Klahaan’s Bunn Rachana at the NGO’s office on July 28, 2022. (Keat Soriththeavy/VOD)

“There is one movement that walks in a positive way, but there’s also a movement that is counterproductive,” Rachana said. “But I think this is normal. Most people are scared of change. And feminism is a movement to change social norms for women.”

Since forming the NGO in 2018, Rachana said people often made assumptions about her, and were reluctant to talk to someone who spoke as a feminist. She found that any gender-related problem would get pushed into the corner of being a “women’s issue,” with little broader support even among civil society groups. She was also regularly harassed on online videos about appearances, she said.

“We’ve also had mental health [challenges] from verbal attacks on our social media. For example, I have a tattoo on my body. While I’m doing a show, people comment that I look like a prostitute. That happens almost every time.”

She said she believed that understanding about feminist issues was growing in Cambodia, but these judgments were still rampant, and were barriers stopping people from doing what they wanted to. “I want to see all women in their diversity utilize their potential and live their dreams in our society. After all, everyone is born equal and dies equal,” she said.
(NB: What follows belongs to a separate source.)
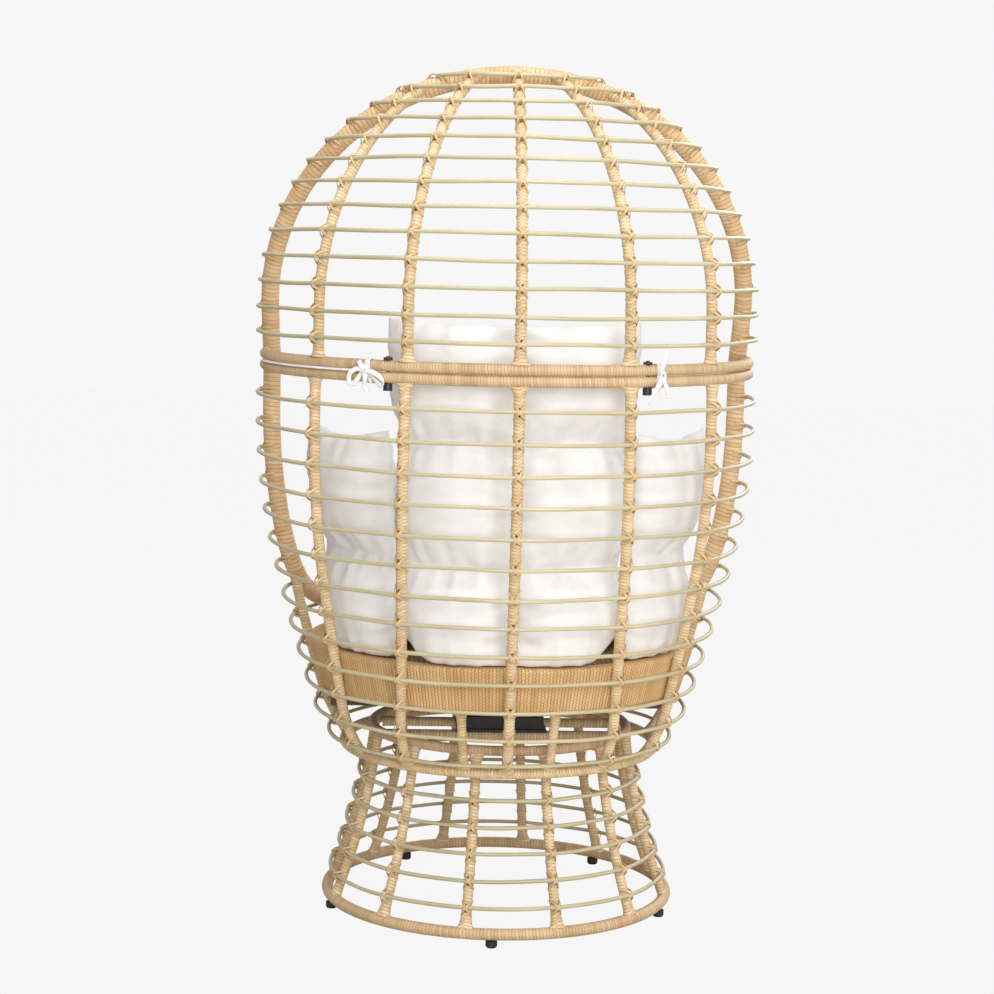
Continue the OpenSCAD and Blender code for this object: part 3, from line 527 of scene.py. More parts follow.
def wood_material(name, light, deep):
    mat, g, shader = new_material(name, Roughness=0.6)
    long = g.node("ShaderNodeMapping", {"Vector": g.place(), "Scale": (6, 60, 60)})
    grain = g.noise(long.outputs[0], 1.0, 5.0, 0.65)
    g.feed(shader, {"Base Color": g.mix(g.span(grain, 0.35, 0.65), light, deep)})
    add_bump(g, shader, grain, strength=0.2, distance=0.0006)
    return mat


RIB_MAT = wound_material(
    "wound rib resin", srgb(232, 208, 170), srgb(206, 175, 130), srgb(142, 102, 62), 0.14)
RIM_MAT = wound_material(
    "wound rim resin", srgb(230, 198, 156), srgb(204, 166, 120), srgb(140, 98, 58))
# The ring resin is a darker copy of the rib resin, partly painted shade: it is darkened to the look of the
# lower seam ring, which is shaded from above.
RING_MAT = wound_material(
    "wound ring resin", srgb(216, 188, 150), srgb(192, 160, 120), srgb(144, 106, 68), slant=0.35)
CANE_MAT = cane_material("straw cane resin", srgb(208, 199, 166), srgb(174, 161, 122))
TIE_MAT = cane_material("binding resin", srgb(222, 196, 152), srgb(196, 162, 114))
# Dark resin tones used as painted shade in the gaps beside each binding.
GAP_SHADE_MAT = cane_material("painted gap shade", srgb(86, 56, 34), srgb(44, 30, 22))
BAND_MAT = woven_band_material(
    "woven deck band", srgb(230, 194, 142), srgb(200, 158, 106), srgb(124, 84, 48))
# The top's yarn tone is darker than the band's, partly painted shade from the cushions over it, and its hole
# tone is painted shade in the holes.
LATTICE_MAT = lattice_material("woven deck top", srgb(160, 122, 84), srgb(88, 60, 38))
CLOTH_MAT = cloth_material("cushion cover", srgb(237, 236, 236), srgb(227, 225, 225))
RIBBON_MAT = cloth_material("cotton ribbon", srgb(244, 243, 242), srgb(232, 230, 228), 1400.0, 0.1)
BLACK_MAT = metal_material("black powder coat", srgb(34, 34, 36), 0.0, 0.45)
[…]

On social media, personalities promoting self-help and life advice are popular, and discourse about self-confidence increasingly spills over into issues of gender and diversity. Many pages host talk shows featuring a widening range of voices talking about feminism — celebrities and singers as guests, taking the issue beyond activists’ circles. A former focus on domestic household issues has expanded toward championing self-love.

Many of those pages were abuzz with Sreykor’s experience on “Cambodian Idol” in May.

For Sovanpidor, whose body-positive Facebook page has been one of the foremost champions around the issue, body-shaming and bullying restrict women’s freedoms. “People acted like she was not suitable to be on a stage. But she wanted to show her talent,” she said.